The Canadian Real Estate Association (CREA) has updated its forecast for home sales through the MLS Systems for 2016 and has also included 2017 in the revised forecast.
According to the CREA’s recent forecast, housing activity is expected to rebalance in 2016, with declining activity and smaller price gains in both British Columbia and Ontario, bringing about slower national price growth.
Some of the characteristics of Canadian housing markets from 2015 have carried over into this year, and in some cases, they have intensified with time. Interest rates are expected to stay low until the second half of 2017, when administered lending rates will begin to rise.

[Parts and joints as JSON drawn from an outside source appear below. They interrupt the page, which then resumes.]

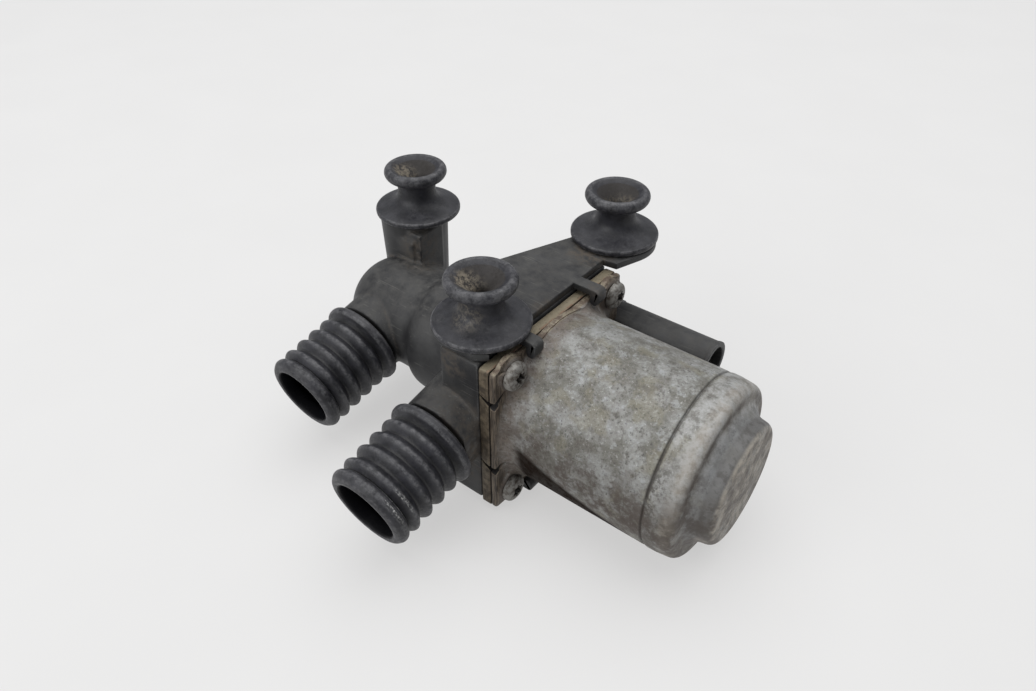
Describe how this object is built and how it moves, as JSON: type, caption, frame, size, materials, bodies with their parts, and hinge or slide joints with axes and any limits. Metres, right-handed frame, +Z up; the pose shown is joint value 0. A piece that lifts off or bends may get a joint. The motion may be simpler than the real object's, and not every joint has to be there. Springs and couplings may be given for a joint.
{
  "type": "solenoid valve",
  "caption": "Drawn-steel solenoid with a plug socket, screwed to a moulded two-port valve body that carries rubber bellows and rubber isolators.",
  "frame": {"origin": "middle of the footprint, on the table under the lower snap hooks", "axes": "+X along the solenoid's axis from valve body to can end, -Y out of the ports, +Z up through the isolators"},
  "size_m": [0.1396, 0.1192, 0.0708],
  "materials": {
    "valve_body": "satin",
    "mounting_bracket": "satin",
    "connector_housing": "satin",
    "isolator_1": "matte",
    "isolator_2": "matte",
    "isolator_3": "matte",
    "bellows_1": "matte",
    "bellows_2": "matte",
    "disc_seal": "matte",
    "stem_seal": "matte",
    "face_seal": "matte",
    "solenoid_can": "dull galvanised",
    "yoke_plate": "dull, tarnished",
    "flange_screw_1": "dull",
    "flange_screw_2": "dull",
    "flange_screw_3": "dull",
    "flange_screw_4": "dull",
    "pole_core": "bright",
    "plunger": "bright",
    "return_spring": "bright",
    "valve_stem": "bright",
    "retaining_clip": "bright",
    "stop_washer": "satin",
    "guide_tube": "satin",
    "guide_bush": "satin",
    "valve_disc": "satin",
    "seat_ring": "satin",
    "coil_winding": "enamelled wire",
    "bobbin": "satin",
    "terminal_pin_1": "tinned",
    "terminal_pin_2": "tinned"
  },
  "bodies": {
    "valve": {"valve_body": "valve_body", "mounting_bracket": "mounting_bracket", "connector_housing": "connector_housing", "isolator_1": "isolator_1", "isolator_2": "isolator_2", "isolator_3": "isolator_3", "bellows_1": "bellows_1", "bellows_2": "bellows_2", "stem_seal": "stem_seal", "face_seal": "face_seal", "solenoid_can": "solenoid_can", "yoke_plate": "yoke_plate", "flange_screw_1": "flange_screw_1", "flange_screw_2": "flange_screw_2", "flange_screw_3": "flange_screw_3", "flange_screw_4": "flange_screw_4", "pole_core": "pole_core", "return_spring": "return_spring", "stop_washer": "stop_washer", "guide_tube": "guide_tube", "guide_bush": "guide_bush", "seat_ring": "seat_ring", "coil_winding": "coil_winding", "bobbin": "bobbin", "terminal_pin_1": "terminal_pin_1", "terminal_pin_2": "terminal_pin_2"},
    "armature": {"plunger": "plunger", "valve_stem": "valve_stem", "valve_disc": "valve_disc", "disc_seal": "disc_seal", "retaining_clip": "retaining_clip"}
  },
  "joints": [
    {"name": "plunger_slide", "type": "slide", "parent": "valve", "child": "armature", "axis": [1, 0, 0], "range_m": [0, 0.003], "stiffness_N_per_m": 800, "springref_m": -0.006, "deforming": ["return_spring"]}
  ]
}
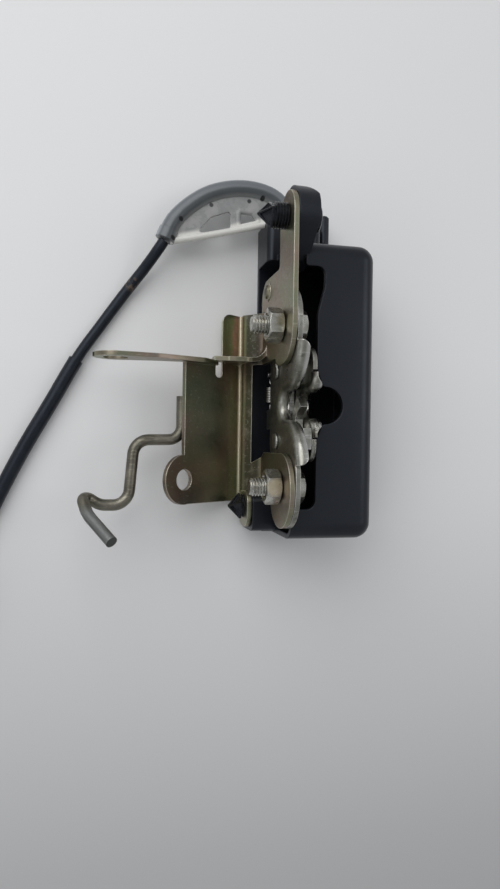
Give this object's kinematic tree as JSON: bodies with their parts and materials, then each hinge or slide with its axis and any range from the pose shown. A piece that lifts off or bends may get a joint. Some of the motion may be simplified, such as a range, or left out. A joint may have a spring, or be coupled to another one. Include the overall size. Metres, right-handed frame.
{
  "type": "seat back latch",
  "caption": "Latch for a seat back, with a fork and pawl between two plates, on a folded bracket, with a moulded cover and a release cable.",
  "frame": {"origin": "on the cover's back, in the plane of the base plate's left face, level with the middle of the striker throat", "axes": "+X along the bolts from the nuts to the cover, +Y along the latch towards the cable guide, +Z the way the striker leaves the throat"},
  "size_m": [0.2369, 0.224, 0.062],
  "materials": {
    "plate_zinc": "zinc plated, satin",
    "bright_zinc": "zinc plated, bright",
    "olive_zinc": "olive chromate on zinc, iridescent",
    "black_plastic": "moulded, fine grain",
    "grey_plastic": "moulded, translucent grey",
    "spring_steel": "drawn wire",
    "cable_jacket": "smooth jacket"
  },
  "bodies": {
    "lock": {"base_plate": "plate_zinc", "side_plate": "plate_zinc", "fork_pin": "bright_zinc", "pawl_pin": "bright_zinc", "bolt_upper": "bright_zinc", "bolt_lower": "bright_zinc", "nut_upper": "olive_zinc", "nut_lower": "olive_zinc", "bracket": "olive_zinc", "hook_rod": "olive_zinc", "cover": "black_plastic", "push_clip_upper": "black_plastic", "push_clip_lower": "black_plastic", "cable_guide": "grey_plastic", "pawl_spring": "spring_steel", "release_wire": "spring_steel", "cable_outer": "cable_jacket", "cable_sleeve": "cable_jacket", "cable_lead": "cable_jacket", "cable_coil": "cable_jacket", "cable_tail": "cable_jacket", "cable_end_fitting": "spring_steel"},
    "fork": {"fork": "bright_zinc"},
    "pawl": {"pawl": "bright_zinc"}
  },
  "joints": [
    {"name": "fork_turn", "type": "hinge", "parent": "lock", "child": "fork", "pos_m": [0.0073, -0.0155, 0.031], "axis": [-1, 0, 0], "range_deg": [0, 35]},
    {"name": "pawl_turn", "type": "hinge", "parent": "lock", "child": "pawl", "pos_m": [0.0073, 0.0155, 0.031], "axis": [1, 0, 0], "range_deg": [0, 15], "stiffness_Nm_per_rad": 0.02, "springref_deg": -11.46, "deforming": ["pawl_spring", "release_wire"]}
  ]
}
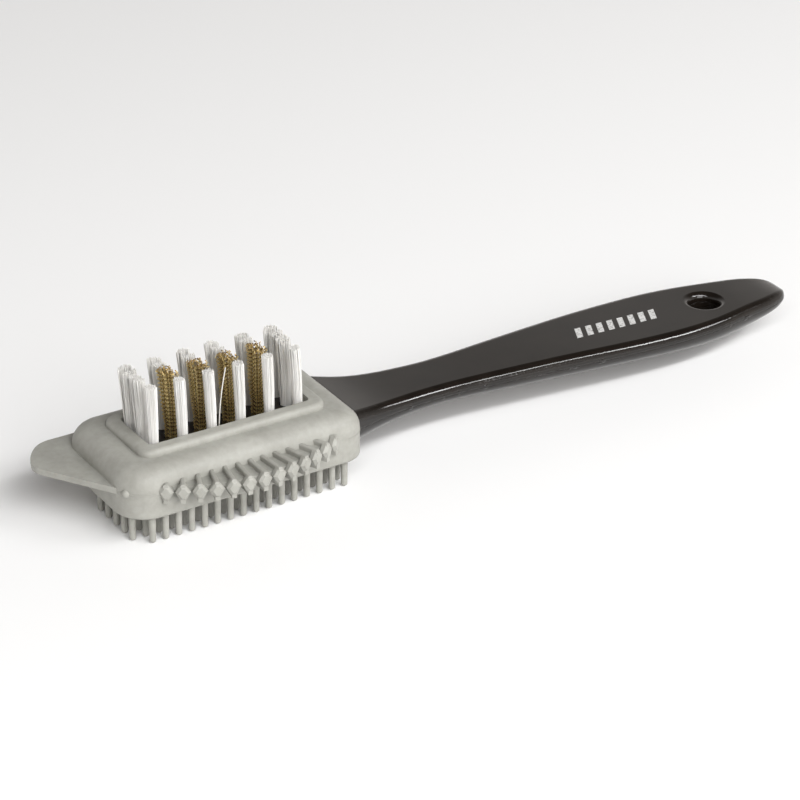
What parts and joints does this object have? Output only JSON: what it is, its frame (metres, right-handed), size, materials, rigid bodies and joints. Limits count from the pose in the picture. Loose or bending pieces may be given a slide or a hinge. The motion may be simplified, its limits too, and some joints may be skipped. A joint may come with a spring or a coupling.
{
  "type": "four-sided care brush",
  "caption": "Long-handled brush with nylon and brass tufts, a rubber boot with pins and teeth, a scraper tab and a hang hole.",
  "frame": {"origin": "on the hang hole's axis, halfway through the grip, 8 mm above the plane of the pin tips", "axes": "+X from the bristle head to the end of the grip, +Z out of the grip's top face, the way the tufts point, +Y away from the toothed side"},
  "size_m": [0.2036, 0.0421, 0.0336],
  "materials": {
    "handle_plastic": "black injection-moulded plastic, satin gloss",
    "boot_rubber": "warm light-grey soft rubber, matte",
    "nylon_bristle": "white translucent nylon filament",
    "brass_wire": "crimped brass wire",
    "anchor_wire": "flat galvanized anchor wire"
  },
  "bodies": {
    "root": {"handle": "handle_plastic", "rubber_boot": "boot_rubber", "nylon_tuft_01": "nylon_bristle", "nylon_tuft_02": "nylon_bristle", "nylon_tuft_03": "nylon_bristle", "nylon_tuft_04": "nylon_bristle", "nylon_tuft_05": "nylon_bristle", "nylon_tuft_06": "nylon_bristle", "nylon_tuft_07": "nylon_bristle", "nylon_tuft_08": "nylon_bristle", "nylon_tuft_09": "nylon_bristle", "nylon_tuft_10": "nylon_bristle", "nylon_tuft_11": "nylon_bristle", "nylon_tuft_12": "nylon_bristle", "nylon_tuft_13": "nylon_bristle", "nylon_tuft_14": "nylon_bristle", "brass_tuft_1": "brass_wire", "brass_tuft_2": "brass_wire", "brass_tuft_3": "brass_wire", "brass_tuft_4": "brass_wire", "tuft_anchors": "anchor_wire"}
  },
  "joints": []
}
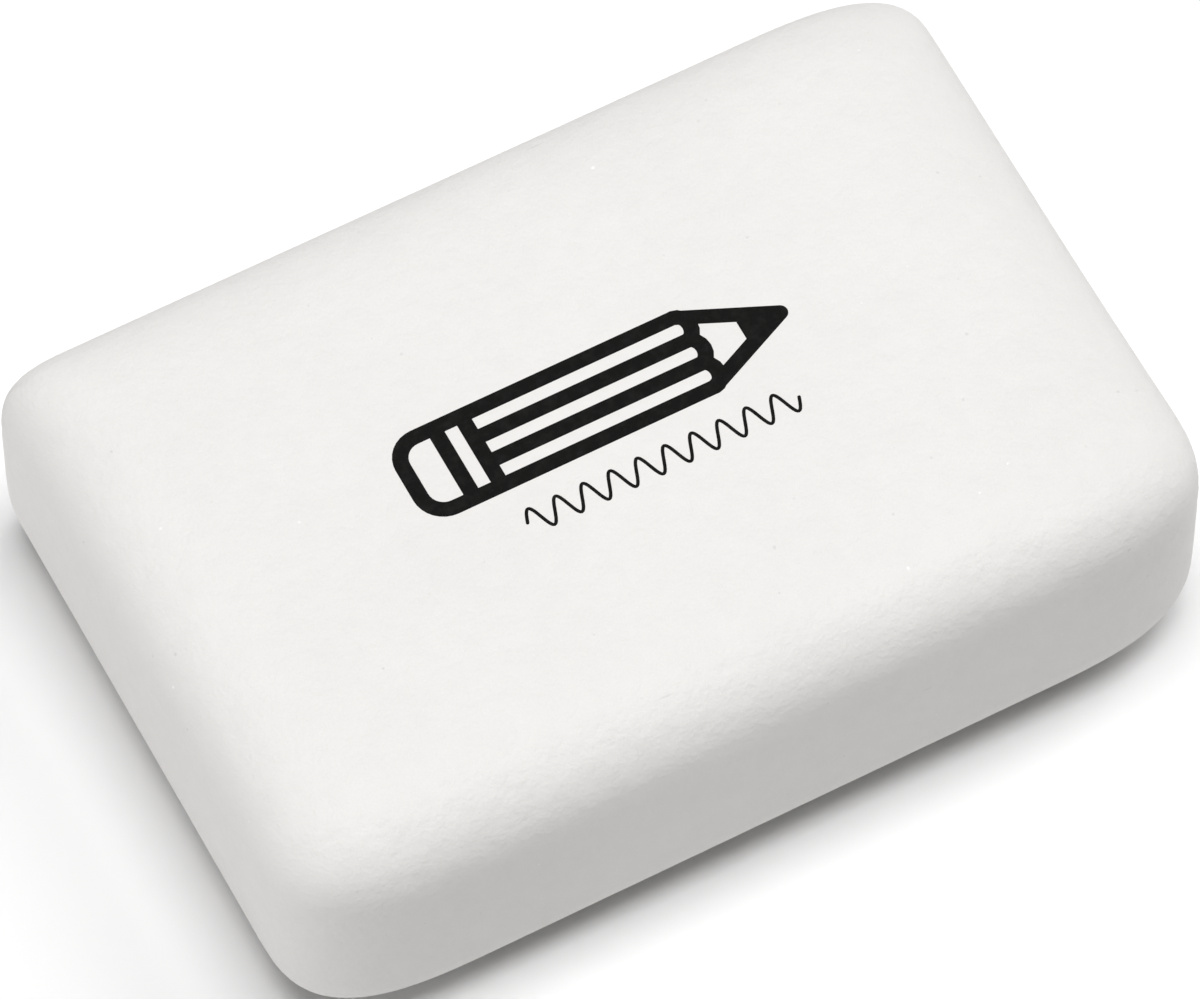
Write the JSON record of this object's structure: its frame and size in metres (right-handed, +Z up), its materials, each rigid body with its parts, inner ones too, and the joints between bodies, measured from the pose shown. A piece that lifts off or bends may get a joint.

Resale housing market trends in 2016 are anticipated to be similar to those in 2015, with tight supply causing strong price gains in British Columbia, especially in the Lower Mainland, and Ontario, particularly in and around the Greater Toronto Area. Price gains in those areas are a sharp contrast from the price declines felt elsewhere. With stronger economic growth expected to begin in the later months of 2016, the Canadian housing market is now anticipated to rebalance in 2017.
Sales activity is expected to rise by one per cent nationally to 511,400 units in 2016, although regional housing markets will vary significantly. British Columbia is forecast to have the largest gains in sales activity at 11.8 per cent, while Alberta will likely post the largest sales decline, at -18.7 per cent.
Meanwhile, the CREA’s expectation for national average price is up eight per cent to $478,100 in 2016, due to a large number of sales in Canada’s most expensive markets. British Columbia is expected to see a price increase of 10 per cent annually, while Ontario’s average prices are anticipated to grow 8.2 per cent. Alberta, Saskatchewan, New Brunswick and Newfoundland and Labrador are all expected to see prices of homes fall below the national average.
In 2017, the number of home sales is expected to grow to 513,400 units, a 0.4 per cent increase from 2016’s expected levels. Sales activity may rebound in Alberta, Saskatchewan and Newfoundland and Labrador due to increased consumer confidence. Meanwhile, 2017’s national average price of a home is expected to grow 1.1 per cent year-over-year to $482,500.